虚血性心疾患
虚血性心疾患
虚血性心疾患とは、心臓を栄養する血管(冠動脈)が細くなったりつまったりすることによって、心臓に十分な血液が供給されなくなることによって生じる病気です。原因としては、動脈硬化や冠動脈の痙攣、血栓等による塞栓等が挙げられます。 最近、わが国では冠動脈病変に対する PCI( カテーテルインターベンション ) の普及・進歩に伴い内科的治療症例が増え 、 PCI 禁忌例や不成功例などが外科的冠動脈バイパス術の適応となってきています。
1. 冠動脈バイパス術
手術の様子を動画でご覧になれます。
当科では、外科的治療症例に 対して積極的に OPCAB (off pump冠動脈バイパス術)を行なっています。その方法は人工心肺を使用せず心臓が拍動した状態で冠動脈バイパス術を行います。そのため技術的にはより高度なものが要求されますが、人工心肺使用に伴う合併症が回避でき、尚且つ手術適応が拡大されるので非常に有用な方法です。当科においてもOPCABの比率は年々増加し2007年度は冠動脈バイパス術の全例がこのような方法で行なわれています。この手術は、脳梗塞、腎機能や肺機能障害などの臓器障害のある患者さんに対してもより安全に手術が行え、術後の回復がより早いことが挙げられます。
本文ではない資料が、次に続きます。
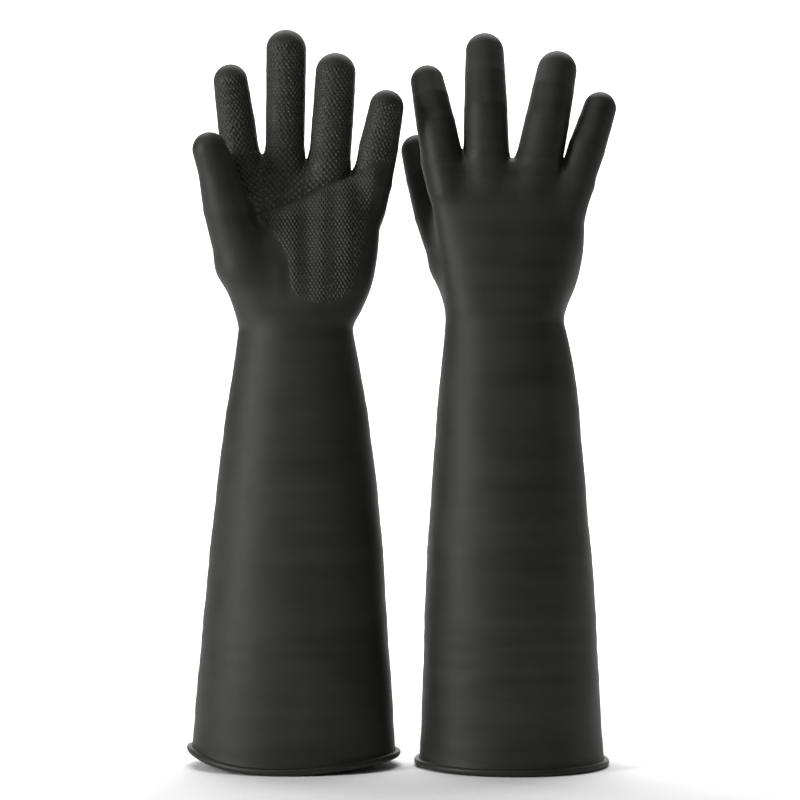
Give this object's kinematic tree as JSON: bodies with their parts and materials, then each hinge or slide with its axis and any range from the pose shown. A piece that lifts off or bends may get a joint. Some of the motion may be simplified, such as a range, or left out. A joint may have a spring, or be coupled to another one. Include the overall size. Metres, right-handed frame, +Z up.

2. 心筋梗塞後の後遺症(合併症)に対する外科的治療
a. 心室中隔穿孔
心筋梗塞発症より数日後に、梗塞により脆弱となった心室中隔が裂け左→右シャントが生じ、急性心不全となる疾患です。以前は穿孔部周辺が非常に脆弱なため、心筋梗塞発症後 3~4週経過し梗塞部周辺組織が瘢痕治癒してからてから手術を行なう方がよいとされていましたが、excluding techniqueを持ちいることで急性期においても積極的に左心室再建(Komeda-David法)が行なわれ、手術成績も向上してきています。
b. 急性心破裂
心筋梗塞後の急性心室破裂は非常に重篤な合併症で、心室中隔穿孔や乳頭筋断裂に比較して 10倍も高いです。心原性ショックや心タンポナーデとなり直ちに手術を行なわなければなりません。血液の漏出が軽度な症例であれば圧迫のみで止血が可能ですが、その他の症例では梗塞部を切除して残存心室筋を縫合しなければなりません。
c. 心室瘤と虚血性心筋症
心室瘤や虚血性心筋症に対する手術は、血行動態が障害され内科的治療の困難な心不全症例や血栓塞栓症を繰り返す症例や難治性不整脈症例に対して行わます。以前は左心室の縮小形成術として Dor手術が行なわれてきましたが左室が縮小後に球形になるため、最近ではSAVE 手術(septal anterior ventrisular exclusion)を行なう事により本来の形態に縮小形成でき、良好な成績を得られています。